Contrary to many people’s belief, mobile OSes are designed in a way such that, when you leave an app, including touching the home button, switching to another app, launching another app within that app to perform specific task, etc., it no longer runs in the background, unlike minimising an app window in a traditional desktop OS. The app is expected to save its current state such that when the user returns to the app, it will continue from what the user was at before leaving. For example, if a user is reading some news, gets a message and switch to the messaging app to read the message, when the user returns to the news app, he will still want to be reading that piece of news before receiving the message. However, when the user is reading the message, the news app is no longer interacting with the user, therefore, the system will tell the app the save its state and suspend its operation. When the user returns, the app will be activated from that state. However, if the system is low in memory, the news app may be killed automatically without the user consent. When the user returns, it will be loaded fresh from the storage and load the saved state, which gives the apparent effect that the app has never been closed. Although the app is killed by the system, it is still in the list of opened apps (task list) because the user did not close the app explicitly and expect the app open, and the state-saving and process killing mechanism is completely transparent to the user.

Although stated unnecessary by OS developers, users may sometimes want to close apps. It is because the user may want to start fresh, or may find the app start becoming unstable. In the previous example of a news app, after the user close the app, it will show the frontline when the user open it next time. Technically, the difference between closing an app and leaving an app is that, in the process of closing an app, the state is not saved so it will start fresh next time. The system may still choose to keep the app in memory, facilitating faster launch next time. On Android systems, the user can close the app by popping out the task stack by repeatedly tapping the back button, or showing the opened apps list (long-clicking the home button on Samsung devices, tapping the windows icon on Sony devices) and swipe it away. On Windows 8.1 systems, the user can close the app by swiping all the way from the top to the button, pointing the mouse to the top and click the X button, pointing the mouse to the top-left corner and close the app in the opened apps list, pressing Alt-F4 on the keyboard, etc. Although the app is no longer running, memory is not necessary be freed if there is plenty.

If the user still thinks that closing the app is not enough, insisting that it is completely removed from memory, the user can kill the app manually. This is a kind of violence as the user is overriding the internal mechanism of the OS and apps. Some legal reason of killing an app includes malfunctioning of the app even after closing, system extremely not responsive such that manually overriding the memory management becomes a necessity, the user planning to open a memory-intensive app and freeing memory to ensure the app will be smooth. Be aware that killing apps may result in data losses. In Android, killing an app will also kills its services (components of the app which do things in background without direct user interaction, for example, downloading files, sending notifications) to remove it from memory completely. The normal way for a user to kill an app on Android is to launch Settings -> Apps -> All -> The app to be killed -> Force stop.

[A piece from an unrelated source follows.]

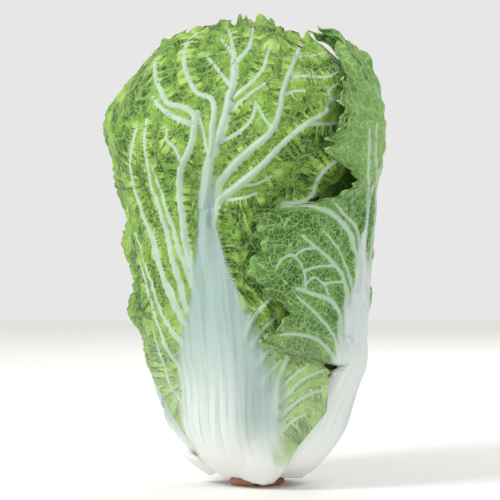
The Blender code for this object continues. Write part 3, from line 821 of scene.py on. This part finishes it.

By doing this way, all app processes are removed from memory, and the saved state is also discarded. The private storage of the app is retained. However, if the button “Clear data” is tapped instead of “Force stop”, everything related the app, except the package itself, will be gone, and the app will behave like a fresh install the next time. If an app is not responding, the Android system will prompt the user to kill it. On Windows 8.1, the traditional way for a user to kill an app is to launch Task Manager, selecting the app to be killed and click “End task”, and the app will be removed from memory. In Windows 8, closing an app by swiping from the top to bottom kills it, like traditional desktop OSes, but in Windows 8.1, closing an app this way does not kill it. However, it the app is swiped from the top to the bottom, holding it there without taking up the finger, the app display will flip, means that the app is killed. If the app is swiped back to the display after flipping, it is restarted after killed completely. This is an easy way to fix a malfunctioning app.